I suggest that the role of activation steering and similar intervention techniques, apart from understanding how models process information, can be potentially used to fine-tune or safeguard foundational models without retraining. Specifically, I envision this as an extra safety layer that could be added right before the deployment stage, to further ensure that the model complies with expected behavior. This would be of particular interest for actors with a reduced access to computing power or technical resources that want to deploy pre-trained LLMs. Also, the lack of re-training or fine-tuning implies a lesser need of computational (and, thus, energetic) resources to achieve the safeguarding.

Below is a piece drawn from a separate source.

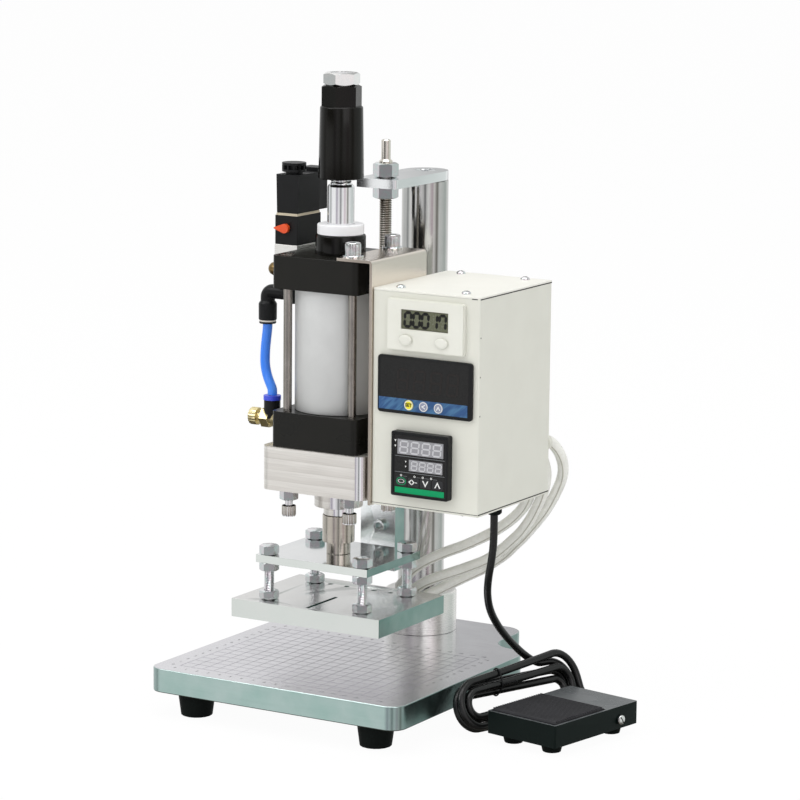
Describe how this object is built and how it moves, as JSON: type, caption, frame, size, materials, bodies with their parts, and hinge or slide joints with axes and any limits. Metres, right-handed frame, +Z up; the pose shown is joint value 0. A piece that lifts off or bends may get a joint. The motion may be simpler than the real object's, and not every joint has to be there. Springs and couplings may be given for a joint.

Finally, I believe it is crucial that the AI Safety field starts pivoting towards a paradigm in which there are richer performance characterisations—rather than optimising models for certain benchmarks, which also has associated risks in itself (see this other LessWrong post for more details). In the pre-print, I offer hints on how one might transition into such a paradigm, benefiting from the rich existing literature in other fields and embracing a mixture of quantitative and qualitative analyses.
Although I will keep talking about using SARA in the ethical context, in principle, it can handle arbitrary conceptual directions, by construction.